What Music Looks Like

This activity incorporates both the world of music and art. Pick 2 – 5 songs—- anything from funny songs to classical or slow music (make it a mix). A couple of our original songs are great for this activity, such as A Sweet Little Silly Song or the City Zoo. Hand each child enough sheets of paper for each song, and some crayons. Instruct them to draw what the music of each song sounds like to them— what they hear and feel. You’ll see some creative art. At the end of the game, have each child pick their favorite picture, and hold it up for all to see.

Follow Me!

A musical version of follow the leader will get the kids moving! While the music plays, the leader leads the group around.
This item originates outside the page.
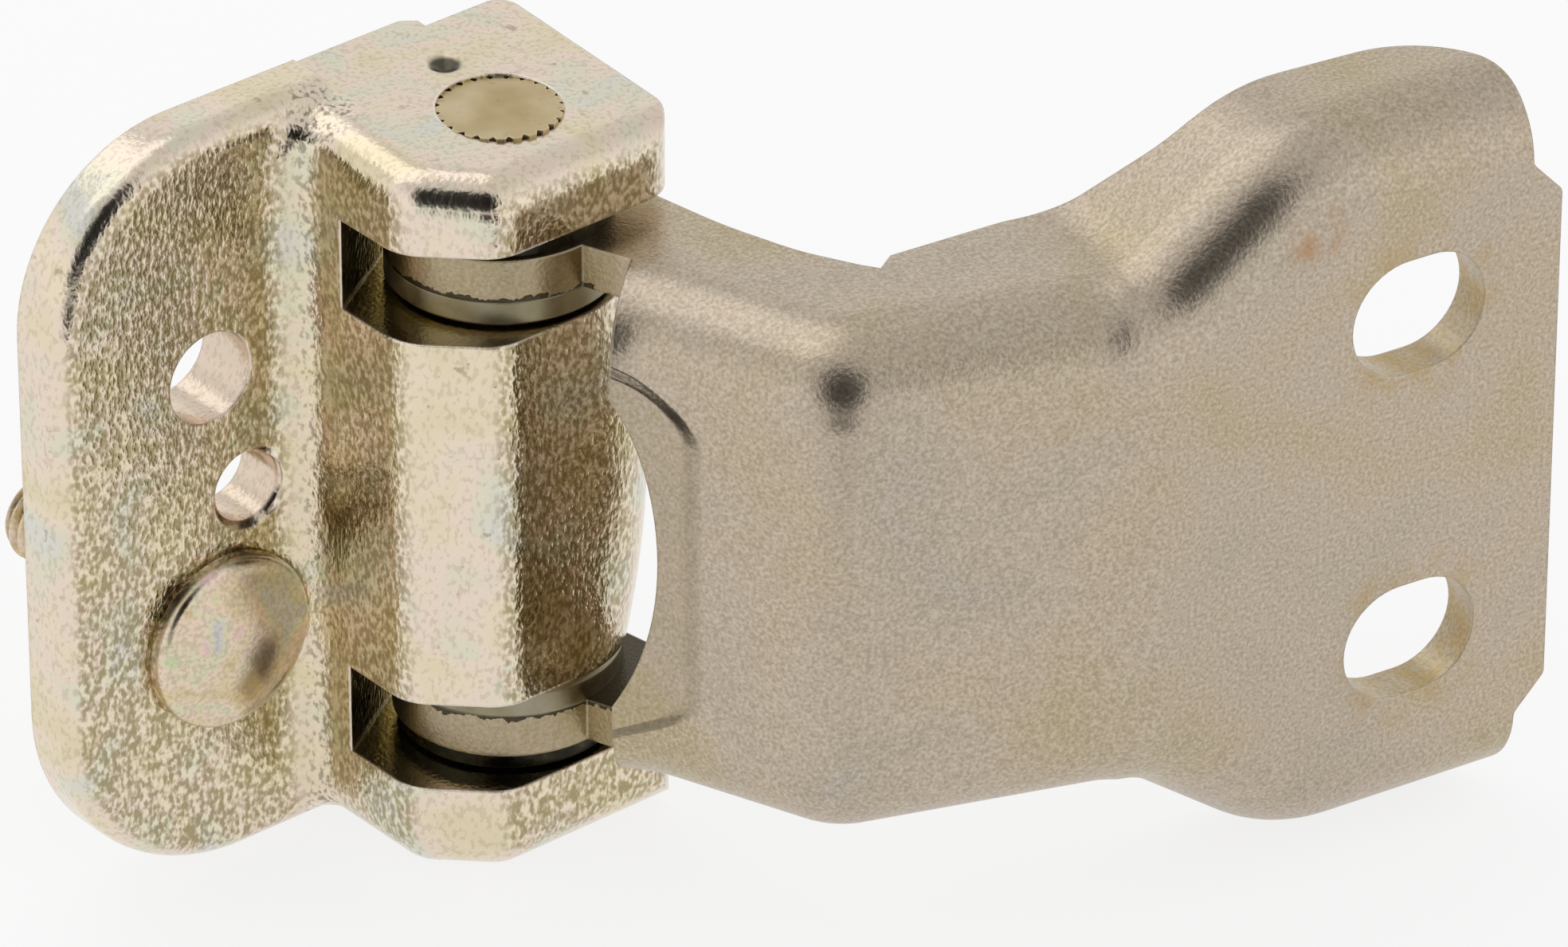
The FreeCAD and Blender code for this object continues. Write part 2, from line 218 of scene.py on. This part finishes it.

When it stops, the leader goes to the end of the line and the next child leads. Usually best to have an adult start. As you lead the children, wiggle your arms, turn in circles, flap your arms, hop, squat like a duck, fly like an airplane— demonstrate lots of different movements to give the kids ideas when they lead.

A-B-C & 1-2-3 Dancing

This is the perfect game for toddlers starting to learn their letters or numbers. It is best done in a large family or recreation room. Use masking tape to make the shapes of the letters or numbers the children are working on learning. Make it as large as possible. Turn on some fun kids music and have your toddlers dance around. When the music stops, have them go to the letter or number you call out.

Great Balls of Fire!

A twist on the old game, hot potato— instead of a potato, we use colored flashing light balls. This one is fun on rainy or snowy day with the lights dimmed. Hand each child except one, a flashing light ball. Have the children sit in a circle. As the music plays, the children pass the lights around the circle until the music stops. When the music stops, the boy or girl not holding a light sits in the middle now out of the game. Remove a ball from the circle and continue the game. Be sure to let each child leave with a light ball when they go home!